▶ _WRITTEN REQUEST_
For this exercise, copy out each line of the material below that includes "frame".

▶ _ROWS_

--------

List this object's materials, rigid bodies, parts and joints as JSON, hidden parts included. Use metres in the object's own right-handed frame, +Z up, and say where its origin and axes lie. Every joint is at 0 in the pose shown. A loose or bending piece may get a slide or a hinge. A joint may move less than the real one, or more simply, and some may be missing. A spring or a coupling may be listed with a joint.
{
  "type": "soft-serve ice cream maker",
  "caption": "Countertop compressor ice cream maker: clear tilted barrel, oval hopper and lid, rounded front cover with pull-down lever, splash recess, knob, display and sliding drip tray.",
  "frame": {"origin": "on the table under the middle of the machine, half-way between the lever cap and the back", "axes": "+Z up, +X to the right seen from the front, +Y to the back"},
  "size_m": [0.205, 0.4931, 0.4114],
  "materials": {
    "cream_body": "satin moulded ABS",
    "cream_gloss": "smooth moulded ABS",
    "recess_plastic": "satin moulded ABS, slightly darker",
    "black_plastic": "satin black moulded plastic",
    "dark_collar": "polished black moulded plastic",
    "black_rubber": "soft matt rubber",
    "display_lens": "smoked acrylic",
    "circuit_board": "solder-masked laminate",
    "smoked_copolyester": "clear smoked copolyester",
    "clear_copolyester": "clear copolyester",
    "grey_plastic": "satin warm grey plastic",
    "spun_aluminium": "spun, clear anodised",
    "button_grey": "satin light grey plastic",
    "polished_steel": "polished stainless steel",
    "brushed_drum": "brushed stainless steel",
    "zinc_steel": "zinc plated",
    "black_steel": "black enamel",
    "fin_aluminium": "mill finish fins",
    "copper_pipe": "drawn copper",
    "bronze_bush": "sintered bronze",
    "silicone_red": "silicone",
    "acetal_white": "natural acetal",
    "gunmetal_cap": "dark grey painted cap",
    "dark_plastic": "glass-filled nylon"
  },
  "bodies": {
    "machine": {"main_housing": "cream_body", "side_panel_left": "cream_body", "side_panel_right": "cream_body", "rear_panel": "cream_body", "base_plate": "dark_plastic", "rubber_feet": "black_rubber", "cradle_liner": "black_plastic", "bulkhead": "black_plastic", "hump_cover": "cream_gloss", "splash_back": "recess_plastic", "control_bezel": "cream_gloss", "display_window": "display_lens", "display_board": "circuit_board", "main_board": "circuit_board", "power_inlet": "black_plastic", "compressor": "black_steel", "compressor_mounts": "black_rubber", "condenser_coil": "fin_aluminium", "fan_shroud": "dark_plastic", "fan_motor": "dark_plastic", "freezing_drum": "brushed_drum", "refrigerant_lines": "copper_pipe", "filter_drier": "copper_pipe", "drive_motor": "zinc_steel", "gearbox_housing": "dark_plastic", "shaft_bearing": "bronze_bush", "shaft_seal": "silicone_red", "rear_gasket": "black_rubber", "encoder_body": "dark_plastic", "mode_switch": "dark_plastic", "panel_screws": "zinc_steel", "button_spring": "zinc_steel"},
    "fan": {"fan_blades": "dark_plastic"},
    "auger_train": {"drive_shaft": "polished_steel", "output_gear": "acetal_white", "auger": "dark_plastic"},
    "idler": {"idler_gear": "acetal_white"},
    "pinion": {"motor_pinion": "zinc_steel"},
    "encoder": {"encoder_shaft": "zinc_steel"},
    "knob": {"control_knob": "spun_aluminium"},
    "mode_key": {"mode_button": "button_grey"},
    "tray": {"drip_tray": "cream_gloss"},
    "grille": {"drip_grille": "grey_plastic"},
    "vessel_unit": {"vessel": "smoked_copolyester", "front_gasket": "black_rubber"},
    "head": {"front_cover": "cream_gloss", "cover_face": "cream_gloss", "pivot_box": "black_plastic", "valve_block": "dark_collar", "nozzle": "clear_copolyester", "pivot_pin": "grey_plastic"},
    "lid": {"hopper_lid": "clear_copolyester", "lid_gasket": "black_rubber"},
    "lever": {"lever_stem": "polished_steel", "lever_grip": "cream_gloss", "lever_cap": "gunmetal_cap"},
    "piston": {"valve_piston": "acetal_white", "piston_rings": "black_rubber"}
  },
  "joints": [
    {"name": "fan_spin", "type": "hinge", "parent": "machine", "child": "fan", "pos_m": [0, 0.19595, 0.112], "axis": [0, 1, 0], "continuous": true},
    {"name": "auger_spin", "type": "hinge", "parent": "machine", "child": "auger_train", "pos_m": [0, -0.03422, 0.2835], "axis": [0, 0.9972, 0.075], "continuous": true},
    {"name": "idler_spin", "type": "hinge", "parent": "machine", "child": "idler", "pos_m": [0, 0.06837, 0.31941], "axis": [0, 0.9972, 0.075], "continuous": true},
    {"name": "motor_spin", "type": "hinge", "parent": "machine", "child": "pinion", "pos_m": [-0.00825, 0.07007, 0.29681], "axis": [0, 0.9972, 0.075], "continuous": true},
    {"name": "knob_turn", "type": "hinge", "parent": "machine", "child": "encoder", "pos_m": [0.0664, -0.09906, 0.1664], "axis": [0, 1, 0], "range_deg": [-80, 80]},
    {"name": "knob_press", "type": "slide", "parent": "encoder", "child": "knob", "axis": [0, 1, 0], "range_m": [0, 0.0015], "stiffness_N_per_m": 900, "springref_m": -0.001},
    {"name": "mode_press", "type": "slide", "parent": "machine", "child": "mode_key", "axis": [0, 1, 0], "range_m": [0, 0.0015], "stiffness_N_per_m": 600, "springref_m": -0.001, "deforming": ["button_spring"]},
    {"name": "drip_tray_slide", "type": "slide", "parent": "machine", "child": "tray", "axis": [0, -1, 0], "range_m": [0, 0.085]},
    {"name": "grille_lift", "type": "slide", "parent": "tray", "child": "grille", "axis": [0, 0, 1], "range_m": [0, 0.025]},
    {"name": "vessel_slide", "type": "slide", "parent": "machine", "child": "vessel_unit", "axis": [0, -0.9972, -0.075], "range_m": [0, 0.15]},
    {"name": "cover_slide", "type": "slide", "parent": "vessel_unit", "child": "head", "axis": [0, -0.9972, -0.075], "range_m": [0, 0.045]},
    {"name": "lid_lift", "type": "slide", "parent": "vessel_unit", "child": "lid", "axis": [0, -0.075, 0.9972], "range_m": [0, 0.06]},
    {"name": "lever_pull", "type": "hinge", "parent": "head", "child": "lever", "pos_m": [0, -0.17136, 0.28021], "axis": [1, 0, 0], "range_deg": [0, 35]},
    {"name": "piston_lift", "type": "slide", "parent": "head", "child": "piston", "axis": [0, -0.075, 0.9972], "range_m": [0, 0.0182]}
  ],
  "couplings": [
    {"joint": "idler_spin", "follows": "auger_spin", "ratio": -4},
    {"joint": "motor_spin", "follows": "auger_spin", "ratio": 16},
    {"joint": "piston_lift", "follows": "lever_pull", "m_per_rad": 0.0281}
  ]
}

--------

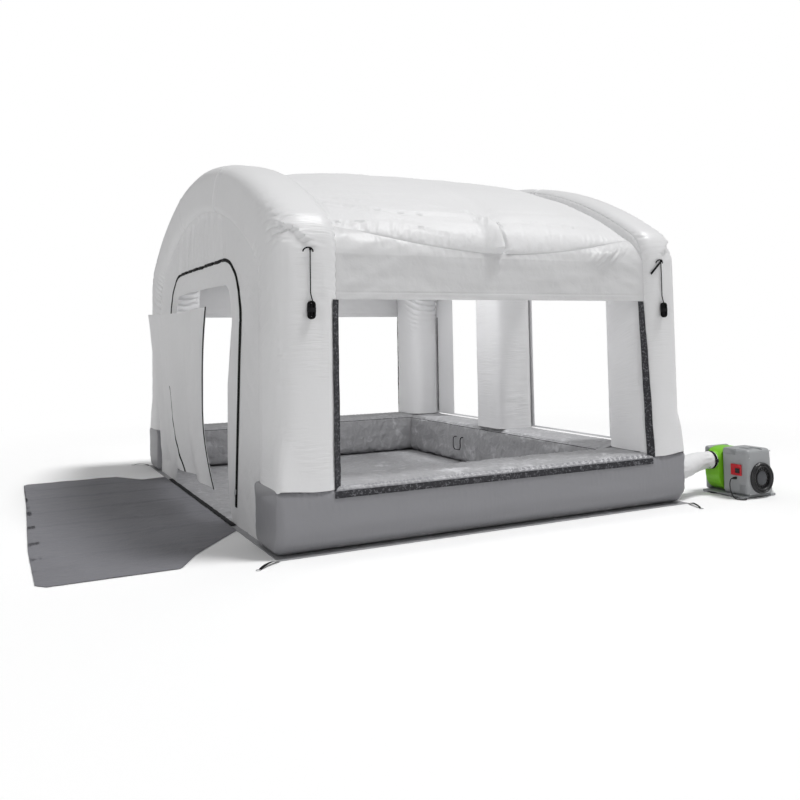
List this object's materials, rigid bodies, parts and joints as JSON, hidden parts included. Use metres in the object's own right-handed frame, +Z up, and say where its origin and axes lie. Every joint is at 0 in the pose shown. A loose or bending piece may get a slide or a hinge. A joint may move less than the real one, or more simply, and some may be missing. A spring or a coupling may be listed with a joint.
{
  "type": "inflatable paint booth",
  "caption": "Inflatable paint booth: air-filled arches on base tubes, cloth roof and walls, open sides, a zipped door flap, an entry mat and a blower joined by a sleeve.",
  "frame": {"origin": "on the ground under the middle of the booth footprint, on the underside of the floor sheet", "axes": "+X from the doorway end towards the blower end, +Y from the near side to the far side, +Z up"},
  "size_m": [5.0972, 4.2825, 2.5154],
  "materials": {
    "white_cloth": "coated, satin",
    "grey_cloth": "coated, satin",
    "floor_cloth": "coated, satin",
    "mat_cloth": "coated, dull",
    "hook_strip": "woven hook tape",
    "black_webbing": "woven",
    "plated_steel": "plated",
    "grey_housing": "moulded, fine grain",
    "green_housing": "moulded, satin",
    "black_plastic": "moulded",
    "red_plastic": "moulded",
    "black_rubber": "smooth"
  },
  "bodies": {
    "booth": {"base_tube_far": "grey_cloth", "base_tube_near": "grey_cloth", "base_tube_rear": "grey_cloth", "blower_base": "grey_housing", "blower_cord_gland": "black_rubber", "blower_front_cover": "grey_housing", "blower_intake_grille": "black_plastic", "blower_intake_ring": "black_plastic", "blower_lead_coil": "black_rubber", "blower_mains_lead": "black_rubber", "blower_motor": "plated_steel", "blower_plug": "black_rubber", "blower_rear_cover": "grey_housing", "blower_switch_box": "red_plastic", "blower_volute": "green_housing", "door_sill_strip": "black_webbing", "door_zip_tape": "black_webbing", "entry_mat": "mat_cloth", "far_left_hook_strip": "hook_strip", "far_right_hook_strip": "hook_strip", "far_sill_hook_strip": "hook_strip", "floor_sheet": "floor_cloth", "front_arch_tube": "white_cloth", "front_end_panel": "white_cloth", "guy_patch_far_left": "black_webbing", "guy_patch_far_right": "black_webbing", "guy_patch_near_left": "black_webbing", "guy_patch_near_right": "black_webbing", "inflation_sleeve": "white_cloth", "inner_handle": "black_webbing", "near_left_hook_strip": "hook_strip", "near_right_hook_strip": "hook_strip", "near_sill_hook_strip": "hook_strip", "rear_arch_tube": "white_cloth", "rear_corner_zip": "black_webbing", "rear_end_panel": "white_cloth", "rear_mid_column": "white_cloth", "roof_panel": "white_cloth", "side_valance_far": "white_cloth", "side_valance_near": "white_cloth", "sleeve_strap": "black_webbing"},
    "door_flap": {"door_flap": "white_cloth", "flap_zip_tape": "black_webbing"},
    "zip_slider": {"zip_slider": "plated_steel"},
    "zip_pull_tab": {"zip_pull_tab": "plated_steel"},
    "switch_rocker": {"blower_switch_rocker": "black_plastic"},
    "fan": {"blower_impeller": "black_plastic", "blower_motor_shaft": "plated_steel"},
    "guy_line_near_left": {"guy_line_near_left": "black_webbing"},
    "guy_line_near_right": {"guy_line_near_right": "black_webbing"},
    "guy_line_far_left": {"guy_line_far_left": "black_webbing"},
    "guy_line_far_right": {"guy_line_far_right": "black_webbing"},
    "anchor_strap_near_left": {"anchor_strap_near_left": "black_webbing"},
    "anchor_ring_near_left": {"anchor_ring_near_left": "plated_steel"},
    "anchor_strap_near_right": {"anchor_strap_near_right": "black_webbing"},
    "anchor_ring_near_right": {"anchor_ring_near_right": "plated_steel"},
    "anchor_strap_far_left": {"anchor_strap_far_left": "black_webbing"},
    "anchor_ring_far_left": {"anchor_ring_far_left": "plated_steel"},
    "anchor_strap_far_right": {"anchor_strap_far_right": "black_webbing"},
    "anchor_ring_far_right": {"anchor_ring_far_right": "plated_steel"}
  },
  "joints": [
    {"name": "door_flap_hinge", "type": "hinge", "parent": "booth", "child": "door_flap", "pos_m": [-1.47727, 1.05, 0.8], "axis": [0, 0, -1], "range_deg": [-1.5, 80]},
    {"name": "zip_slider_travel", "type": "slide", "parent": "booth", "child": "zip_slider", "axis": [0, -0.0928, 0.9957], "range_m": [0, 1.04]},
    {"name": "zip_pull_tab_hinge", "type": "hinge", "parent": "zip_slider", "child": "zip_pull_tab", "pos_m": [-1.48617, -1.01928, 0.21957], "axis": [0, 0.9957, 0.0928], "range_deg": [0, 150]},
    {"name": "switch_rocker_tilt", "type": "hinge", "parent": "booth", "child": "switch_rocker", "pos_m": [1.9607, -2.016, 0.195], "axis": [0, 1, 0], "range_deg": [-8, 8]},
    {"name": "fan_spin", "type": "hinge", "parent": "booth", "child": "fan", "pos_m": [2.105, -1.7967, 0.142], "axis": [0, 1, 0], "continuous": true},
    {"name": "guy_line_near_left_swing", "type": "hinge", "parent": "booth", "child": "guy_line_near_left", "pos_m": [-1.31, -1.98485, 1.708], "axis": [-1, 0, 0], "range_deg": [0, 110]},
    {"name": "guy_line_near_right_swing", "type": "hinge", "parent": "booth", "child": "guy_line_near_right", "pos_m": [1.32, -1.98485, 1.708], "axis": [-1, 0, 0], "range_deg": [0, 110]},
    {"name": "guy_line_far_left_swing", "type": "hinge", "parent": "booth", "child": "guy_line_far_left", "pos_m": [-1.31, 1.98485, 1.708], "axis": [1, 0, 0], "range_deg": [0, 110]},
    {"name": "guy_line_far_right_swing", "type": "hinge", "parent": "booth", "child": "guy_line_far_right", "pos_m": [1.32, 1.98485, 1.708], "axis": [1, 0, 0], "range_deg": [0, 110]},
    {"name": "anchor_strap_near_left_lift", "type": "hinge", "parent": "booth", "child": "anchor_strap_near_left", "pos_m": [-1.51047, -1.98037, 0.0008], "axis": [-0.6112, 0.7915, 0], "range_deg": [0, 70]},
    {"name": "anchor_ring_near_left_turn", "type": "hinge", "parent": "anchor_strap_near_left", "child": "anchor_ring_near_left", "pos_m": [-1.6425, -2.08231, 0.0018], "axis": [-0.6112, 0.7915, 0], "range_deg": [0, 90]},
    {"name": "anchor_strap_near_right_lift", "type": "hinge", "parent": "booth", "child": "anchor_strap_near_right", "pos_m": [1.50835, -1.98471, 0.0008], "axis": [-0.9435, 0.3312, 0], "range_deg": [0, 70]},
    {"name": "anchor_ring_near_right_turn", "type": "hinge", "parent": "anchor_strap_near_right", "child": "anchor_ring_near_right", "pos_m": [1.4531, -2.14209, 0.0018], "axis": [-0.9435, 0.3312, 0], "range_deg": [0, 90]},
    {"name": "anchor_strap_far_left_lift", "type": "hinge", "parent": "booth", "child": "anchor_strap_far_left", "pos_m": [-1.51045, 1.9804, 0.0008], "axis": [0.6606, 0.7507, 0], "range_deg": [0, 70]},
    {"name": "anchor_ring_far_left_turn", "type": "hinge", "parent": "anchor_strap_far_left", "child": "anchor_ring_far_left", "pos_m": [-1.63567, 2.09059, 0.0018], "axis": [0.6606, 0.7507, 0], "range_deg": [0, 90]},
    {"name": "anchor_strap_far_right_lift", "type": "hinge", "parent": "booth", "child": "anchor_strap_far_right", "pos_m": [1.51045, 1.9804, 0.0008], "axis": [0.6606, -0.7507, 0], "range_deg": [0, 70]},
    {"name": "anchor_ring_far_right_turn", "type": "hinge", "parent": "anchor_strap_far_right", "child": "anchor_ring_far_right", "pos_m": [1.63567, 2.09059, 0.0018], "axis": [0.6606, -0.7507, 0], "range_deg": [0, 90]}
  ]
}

--------

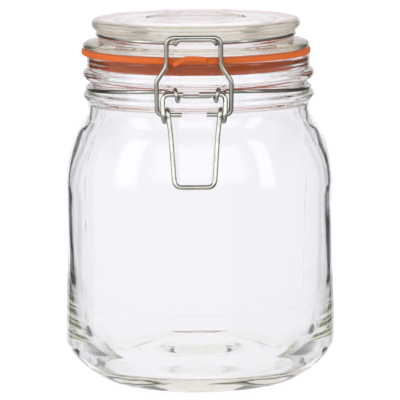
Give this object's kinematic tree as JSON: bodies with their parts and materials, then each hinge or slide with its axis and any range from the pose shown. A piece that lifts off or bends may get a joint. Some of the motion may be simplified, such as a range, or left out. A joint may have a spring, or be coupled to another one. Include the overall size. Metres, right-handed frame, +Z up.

--------

▶ _RESPONSE_
List this object's materials, rigid bodies, parts and joints as JSON, hidden parts included. Use metres in the object's own right-handed frame, +Z up, and say where its origin and axes lie. Every joint is at 0 in the pose shown. A loose or bending piece may get a slide or a hinge. A joint may move less than the real one, or more simply, and some may be missing. A spring or a coupling may be listed with a joint.
  "frame": {"origin": "on the table under the middle of the machine, half-way between the lever cap and the back", "axes": "+Z up, +X to the right seen from the front, +Y to the back"},
List this object's materials, rigid bodies, parts and joints as JSON, hidden parts included. Use metres in the object's own right-handed frame, +Z up, and say where its origin and axes lie. Every joint is at 0 in the pose shown. A loose or bending piece may get a slide or a hinge. A joint may move less than the real one, or more simply, and some may be missing. A spring or a coupling may be listed with a joint.
  "frame": {"origin": "on the ground under the middle of the booth footprint, on the underside of the floor sheet", "axes": "+X from the doorway end towards the blower end, +Y from the near side to the far side, +Z up"},
Give this object's kinematic tree as JSON: bodies with their parts and materials, then each hinge or slide with its axis and any range from the pose shown. A piece that lifts off or bends may get a joint. Some of the motion may be simplified, such as a range, or left out. A joint may have a spring, or be coupled to another one. Include the overall size. Metres, right-handed frame, +Z up.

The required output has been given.